The Evil alignment for the Investigator says I gain XP when I hurt someone more than I need to. Don't let Carver's kind eyes deceive you, he has a dark side to him as well. I'll pick Evil.
Each class has choices to make for starting gear. Keep your load in mind—it limits how much you can easily carry. Make sure to total up your armor and note it on your character sheet.
The Warhammer deals more damage, but I want a weapon that crackles with blue lightning cause it sounds cooler. I'll pick the Shock Maul. I don't really feel like carrying a shield around, so I'll pick the Flak armor.
Now that you know who your character is, it's time to introduce them to everyone else. Wait until everyone's finished choosing their name. Then go around the table; when it's your turn, share your look, class and anything else pertinent about your character. You can share your alignment now or keep it a secret if you prefer.

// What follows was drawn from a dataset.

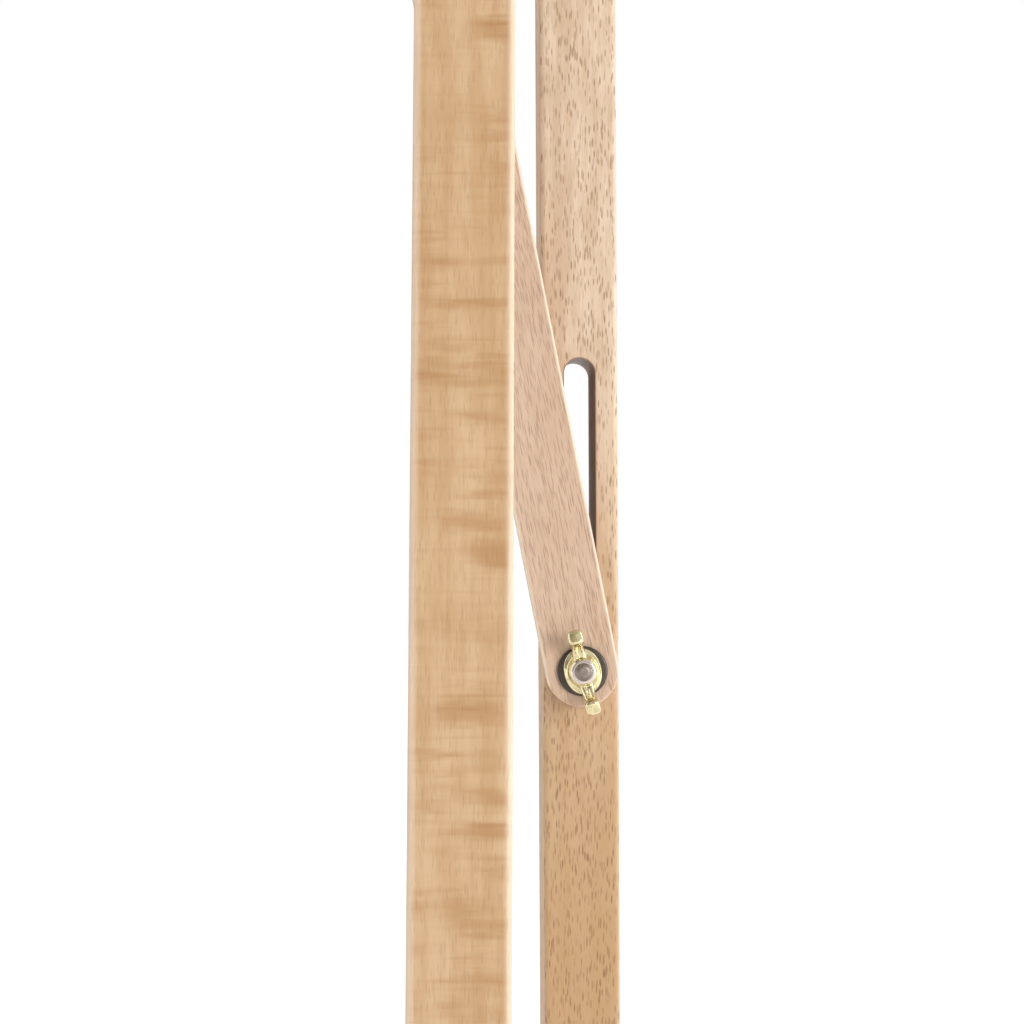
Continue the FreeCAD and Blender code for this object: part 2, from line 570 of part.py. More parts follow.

This is also the time for the GM to ask questions. The GM's questions should help establish the relationships between characters ("How does your criminal character feel about a former Adeptus Arbites?") and draw the group into the world ("Has your Adeptus Mechanicus character heard of the ship the Voidborn character was born on?"). The GM should listen to everything in the description and ask about anything that stands out. Establish where they're from, who they are, how they were recruited, or anything else that seems relevant or interesting.

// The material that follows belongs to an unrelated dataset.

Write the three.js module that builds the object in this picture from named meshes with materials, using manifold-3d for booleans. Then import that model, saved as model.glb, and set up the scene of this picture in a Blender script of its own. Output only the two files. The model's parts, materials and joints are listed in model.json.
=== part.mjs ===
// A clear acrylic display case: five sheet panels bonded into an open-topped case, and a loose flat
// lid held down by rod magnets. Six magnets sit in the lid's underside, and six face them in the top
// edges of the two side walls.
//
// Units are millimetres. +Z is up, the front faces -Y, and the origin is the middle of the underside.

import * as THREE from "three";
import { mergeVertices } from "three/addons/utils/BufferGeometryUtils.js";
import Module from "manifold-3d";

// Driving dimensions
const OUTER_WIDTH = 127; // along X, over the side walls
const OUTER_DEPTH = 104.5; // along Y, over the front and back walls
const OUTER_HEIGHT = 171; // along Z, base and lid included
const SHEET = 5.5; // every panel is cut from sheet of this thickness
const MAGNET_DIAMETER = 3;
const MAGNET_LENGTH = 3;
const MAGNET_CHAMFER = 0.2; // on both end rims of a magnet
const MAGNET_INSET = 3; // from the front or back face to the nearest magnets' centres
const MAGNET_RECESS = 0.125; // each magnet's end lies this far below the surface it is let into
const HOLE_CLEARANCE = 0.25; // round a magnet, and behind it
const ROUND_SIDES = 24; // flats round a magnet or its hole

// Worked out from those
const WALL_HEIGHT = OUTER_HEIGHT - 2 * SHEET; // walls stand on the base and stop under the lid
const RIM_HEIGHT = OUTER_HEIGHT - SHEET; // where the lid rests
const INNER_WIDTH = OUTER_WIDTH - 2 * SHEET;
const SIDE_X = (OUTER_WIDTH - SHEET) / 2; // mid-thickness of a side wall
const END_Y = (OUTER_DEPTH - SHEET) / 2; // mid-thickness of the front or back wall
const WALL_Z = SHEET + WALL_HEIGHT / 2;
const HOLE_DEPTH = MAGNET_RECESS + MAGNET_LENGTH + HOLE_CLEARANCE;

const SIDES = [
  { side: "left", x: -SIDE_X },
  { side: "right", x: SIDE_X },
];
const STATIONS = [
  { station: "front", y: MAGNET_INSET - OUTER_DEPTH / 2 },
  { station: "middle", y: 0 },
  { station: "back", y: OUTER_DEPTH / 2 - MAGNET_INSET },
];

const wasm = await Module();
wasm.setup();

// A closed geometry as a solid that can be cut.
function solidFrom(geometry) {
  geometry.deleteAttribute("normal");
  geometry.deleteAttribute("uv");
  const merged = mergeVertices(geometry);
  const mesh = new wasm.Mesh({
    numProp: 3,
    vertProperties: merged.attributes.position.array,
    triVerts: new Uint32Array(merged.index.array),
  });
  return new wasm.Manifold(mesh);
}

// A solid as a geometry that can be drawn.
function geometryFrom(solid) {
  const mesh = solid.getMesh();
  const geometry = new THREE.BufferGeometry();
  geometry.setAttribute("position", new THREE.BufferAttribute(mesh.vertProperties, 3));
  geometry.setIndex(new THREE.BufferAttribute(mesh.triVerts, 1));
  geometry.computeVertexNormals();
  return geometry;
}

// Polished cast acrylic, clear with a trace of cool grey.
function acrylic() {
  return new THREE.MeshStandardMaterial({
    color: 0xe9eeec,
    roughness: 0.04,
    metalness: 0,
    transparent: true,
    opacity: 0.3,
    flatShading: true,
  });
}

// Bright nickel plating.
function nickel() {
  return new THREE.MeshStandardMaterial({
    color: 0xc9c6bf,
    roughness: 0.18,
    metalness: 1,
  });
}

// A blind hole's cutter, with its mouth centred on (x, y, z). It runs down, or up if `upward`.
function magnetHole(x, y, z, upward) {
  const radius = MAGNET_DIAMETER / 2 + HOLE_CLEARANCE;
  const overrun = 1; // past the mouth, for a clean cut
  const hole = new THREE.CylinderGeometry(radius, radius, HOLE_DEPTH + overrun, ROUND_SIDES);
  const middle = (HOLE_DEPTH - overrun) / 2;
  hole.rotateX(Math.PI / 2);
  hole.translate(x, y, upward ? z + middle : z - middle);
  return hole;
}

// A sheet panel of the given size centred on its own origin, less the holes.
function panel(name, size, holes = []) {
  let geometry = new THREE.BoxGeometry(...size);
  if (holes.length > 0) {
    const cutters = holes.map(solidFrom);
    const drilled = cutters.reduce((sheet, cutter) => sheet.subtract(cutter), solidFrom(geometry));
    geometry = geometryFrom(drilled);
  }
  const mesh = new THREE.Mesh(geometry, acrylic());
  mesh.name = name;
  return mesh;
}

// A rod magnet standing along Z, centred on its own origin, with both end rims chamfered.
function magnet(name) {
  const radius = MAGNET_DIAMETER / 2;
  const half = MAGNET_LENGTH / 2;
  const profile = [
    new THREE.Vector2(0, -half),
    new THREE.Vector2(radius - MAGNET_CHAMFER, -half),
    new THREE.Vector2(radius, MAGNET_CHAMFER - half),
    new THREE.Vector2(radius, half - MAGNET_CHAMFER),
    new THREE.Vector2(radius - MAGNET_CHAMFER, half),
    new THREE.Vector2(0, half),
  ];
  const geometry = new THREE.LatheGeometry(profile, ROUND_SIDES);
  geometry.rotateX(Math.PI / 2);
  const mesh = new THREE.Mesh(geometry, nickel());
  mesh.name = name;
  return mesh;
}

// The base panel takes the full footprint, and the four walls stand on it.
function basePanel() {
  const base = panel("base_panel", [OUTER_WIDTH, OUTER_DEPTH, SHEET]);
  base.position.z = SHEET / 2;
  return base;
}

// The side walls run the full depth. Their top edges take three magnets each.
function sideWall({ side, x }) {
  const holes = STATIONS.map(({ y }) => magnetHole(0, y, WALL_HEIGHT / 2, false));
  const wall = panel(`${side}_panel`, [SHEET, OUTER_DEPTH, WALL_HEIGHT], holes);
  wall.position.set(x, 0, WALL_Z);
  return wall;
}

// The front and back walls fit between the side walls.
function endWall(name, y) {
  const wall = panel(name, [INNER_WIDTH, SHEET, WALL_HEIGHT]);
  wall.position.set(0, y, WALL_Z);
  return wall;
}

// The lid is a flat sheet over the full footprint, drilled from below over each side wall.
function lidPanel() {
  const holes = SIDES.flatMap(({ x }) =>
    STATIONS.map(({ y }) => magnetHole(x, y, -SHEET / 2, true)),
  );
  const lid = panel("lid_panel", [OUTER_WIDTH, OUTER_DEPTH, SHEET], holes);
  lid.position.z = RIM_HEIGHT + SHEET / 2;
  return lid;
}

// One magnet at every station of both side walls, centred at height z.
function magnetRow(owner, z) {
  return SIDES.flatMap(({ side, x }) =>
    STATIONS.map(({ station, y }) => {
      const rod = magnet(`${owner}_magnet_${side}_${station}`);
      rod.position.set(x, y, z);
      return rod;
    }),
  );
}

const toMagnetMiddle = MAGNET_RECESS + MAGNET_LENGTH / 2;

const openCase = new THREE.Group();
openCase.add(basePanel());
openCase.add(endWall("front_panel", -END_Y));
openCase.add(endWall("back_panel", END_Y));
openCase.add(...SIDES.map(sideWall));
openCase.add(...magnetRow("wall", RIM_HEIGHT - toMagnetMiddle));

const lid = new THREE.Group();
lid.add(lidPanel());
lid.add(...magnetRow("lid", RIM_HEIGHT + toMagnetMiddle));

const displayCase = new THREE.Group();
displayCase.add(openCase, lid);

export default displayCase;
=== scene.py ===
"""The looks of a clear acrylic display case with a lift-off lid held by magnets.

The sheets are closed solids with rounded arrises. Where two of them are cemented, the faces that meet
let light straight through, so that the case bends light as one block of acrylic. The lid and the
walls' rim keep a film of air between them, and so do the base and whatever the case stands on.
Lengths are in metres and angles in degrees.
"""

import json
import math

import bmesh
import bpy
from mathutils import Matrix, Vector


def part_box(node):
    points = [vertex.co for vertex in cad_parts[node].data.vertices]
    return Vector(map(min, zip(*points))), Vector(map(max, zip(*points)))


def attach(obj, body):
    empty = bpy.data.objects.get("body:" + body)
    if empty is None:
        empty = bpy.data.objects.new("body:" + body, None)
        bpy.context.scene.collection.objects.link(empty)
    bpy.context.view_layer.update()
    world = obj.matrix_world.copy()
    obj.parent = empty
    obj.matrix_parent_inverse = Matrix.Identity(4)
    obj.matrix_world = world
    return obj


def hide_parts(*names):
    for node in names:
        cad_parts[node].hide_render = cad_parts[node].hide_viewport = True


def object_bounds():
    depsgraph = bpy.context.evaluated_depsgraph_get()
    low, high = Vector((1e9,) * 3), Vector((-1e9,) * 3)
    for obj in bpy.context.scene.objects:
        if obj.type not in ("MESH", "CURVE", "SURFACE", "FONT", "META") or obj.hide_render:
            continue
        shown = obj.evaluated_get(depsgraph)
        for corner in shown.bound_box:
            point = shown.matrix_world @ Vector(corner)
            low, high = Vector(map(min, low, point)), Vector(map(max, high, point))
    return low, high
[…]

Once everyone has described their characters you can choose your bonds. You must fill in one bond but it's in your best interest to fill in more. For each blank fill in the name of one character. You can use the same character for more than one statement.
Take some time to discuss the bonds and let the GM ask questions about them as they come up. You'll want to go back and forth and make sure everyone is happy and comfortable with how the bonds have come out. Leave space to discover what each one might mean in play, too: don't pre-determine everything at the start. Once everyone's filled in their bonds read them out to the group. When a move has you roll+Bond you’ll count the number of bonds you have with the character in question and add that to the roll.